The importance for a new lawyer to find a mentor cannot be overstated. The legal profession is vastly different from law school. Trying to navigate the challenges of being a new lawyer can be difficult, and therein lies the value of a mentor. The question I hear most is, “How to do I get a mentor?” Often, the best mentor/mentee relationships develop organically either through your own firm/entity, bar associations and/or other nonlegal organizations. Otherwise, as a new lawyer, you have to put yourself out there and not be afraid to initiate the relationship or reach out to others that you may not know. Easier said than done. However, I have found that our profession understands the value of a mentor and seasoned attorneys are genuinely interested in helping the new generation of lawyers.

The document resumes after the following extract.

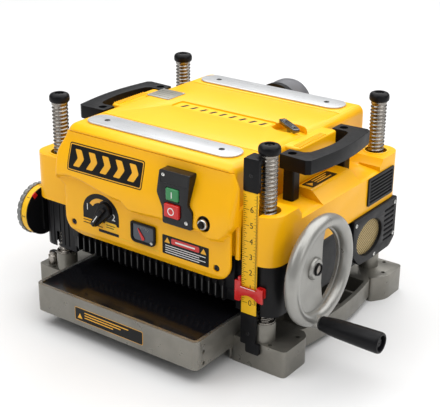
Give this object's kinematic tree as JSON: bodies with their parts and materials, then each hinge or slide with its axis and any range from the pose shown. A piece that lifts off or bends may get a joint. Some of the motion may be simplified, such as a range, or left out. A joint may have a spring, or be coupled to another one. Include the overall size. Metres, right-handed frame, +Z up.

When reaching out to mentors to develop a mentor/mentee relationship, be persistent. During the early stages of a mentor/mentee relationship, the frequency of meetings and the overall responsiveness from the mentor may be lacking (I am guilty of this). Instead of giving up on a promising relationship, new lawyers should understand that persistence is critical to ensure that a one-time coffee or lunch session develops into a meaningful relationship.

Finally, as a new lawyer, remember to “pay it back.” I was recently told this by a one of my colleagues, and it has truly resonated. You will one day find yourself four years removed from law school. At that point, remember the difficulties you endured while trying to navigate the first few years of your practice. So when a new lawyer persistently reaches out to you for advice, try your hardest to give back to that person and your profession.•


Barath S. Raman is an associate at Lewis Wagner LLP, where he practices in the defense of personal injury, product liability, construction accident and defect, and environmental insurance coverage cases. The opinions expressed are those of the author.